Además de ser un crítico del establecimiento, con ideas progresistas y luchador por los derechos de los obreros, Sixto toca bien la guitarra, compone canciones impresionistas y canta con una voz nítida y penetrante. A principios de los setentas, animado por algunos de sus amigos que piensan que sus canciones son mejores que las de Bob Dylan, Rodríguez graba un par de discos; pero las ventas resultan ser un fracaso. Decide entonces intentar por el lado de la política. Quiere ser alcalde de Detroit, pero se contenta con tratar de llegar al concejo municipal; pero allí también naufraga. Hasta aquí, la historia de Rodríguez parece el relato banal de los sueños frustrados de alguien que tiene más ilusiones que talento.

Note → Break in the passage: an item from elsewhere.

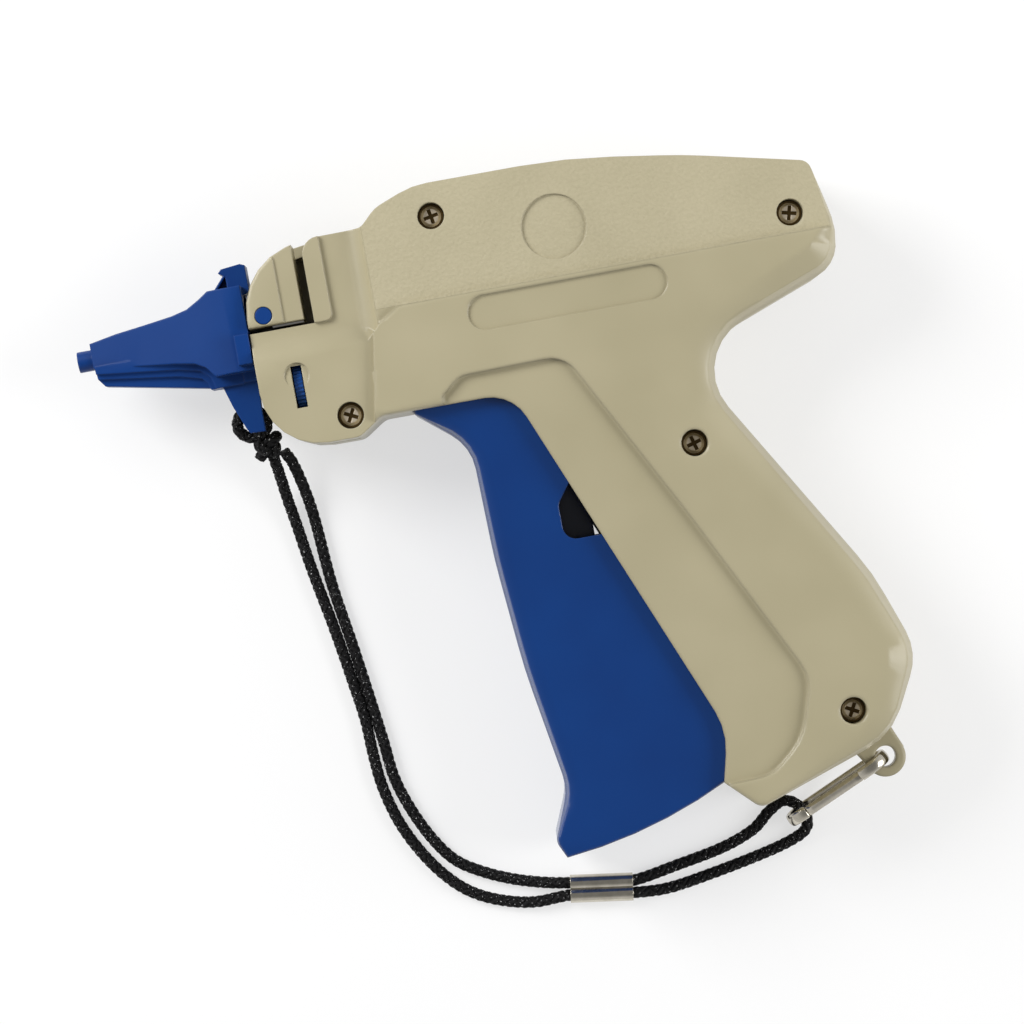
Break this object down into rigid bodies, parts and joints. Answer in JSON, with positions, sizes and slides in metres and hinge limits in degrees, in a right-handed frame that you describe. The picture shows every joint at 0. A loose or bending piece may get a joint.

Pero la historia sigue. A principios de los setentas, una joven sudafricana, de paso por Estados Unidos, oye las canciones de Rodríguez, queda literalmente encantada, compra los discos y se los lleva a Sudáfrica para regalárselos a su novio. Su música llega a una emisora y se difunde por la radio. Los jóvenes blancos del apartheid (ellos también agobiados por el cerramiento y la intolerancia del régimen) quedan fascinados. Todos hablan de Rodríguez, quieren saber dónde vive, conocer de su vida, verlo. Pero en medio de la euforia se difunde la mala noticia de que el cantante se había pegado un tiro en la cabeza, cantando, en medio del escenario. Semejante anuncio alimenta aún más el mito de Rodríguez y dispara la venta de sus discos.
Entonces aparece un periodista que se pone a averiguar quién es realmente Rodríguez. Viaja a los Estados Unidos y después de muchas peripecias descubre que el ídolo popular de la juventud blanca del apartheid está vivo y que trabaja como obrero de construcción en Detroit. Consigue visitarlo en su casa humilde de peón de construcción y allí le cuenta que al otro lado del mundo él, Sixto Rodríguez, es un cantante famoso, más famoso incluso que Elvis Presley y que los Rolling Stones.
La noticia de que el ídolo está vivo se riega como pólvora entre sus fanáticos. Ellos mismos llaman a Rodríguez y le proponen que vaya a cantar a Sudáfrica. Se organiza entonces una gira musical que resulta un éxito total. En Sudáfrica, Sixto Rodríguez se encuentra por fin con su propia fama, la misma que había errado sin él durante 25 años, con millones de discos vendidos a su haber.
Yo no sé a ustedes, pero a mí esta historia (de película) me maravilla. Por muchas razones, pero sobre todo porque muestra que la separación tan tajante que hacemos entre lo ordinario y lo extraordinario, entre lo admirable y lo fútil, entre la fama y el anonimato, entre lo visible y lo invisible tiene mucho de artificial y de arbitrario. Lejos estoy del relativismo o del nihilismo, pero soy consciente de que la realidad social en la que vivimos tiene mucho de arbitrario. Por eso deberíamos dudar más (empezando por dudar de nosotros mismos), no tragar entero, desmontar los ídolos espurios que nos imponen los medios de comunicación, los políticos, las iglesias, etc.
Hay otros mundos posibles que podríamos estar inventando ahora y que se nos escapan, como durante tantos años a Sixto Rodríguez se le escapó el yo de sus ilusiones, al otro lado del mundo.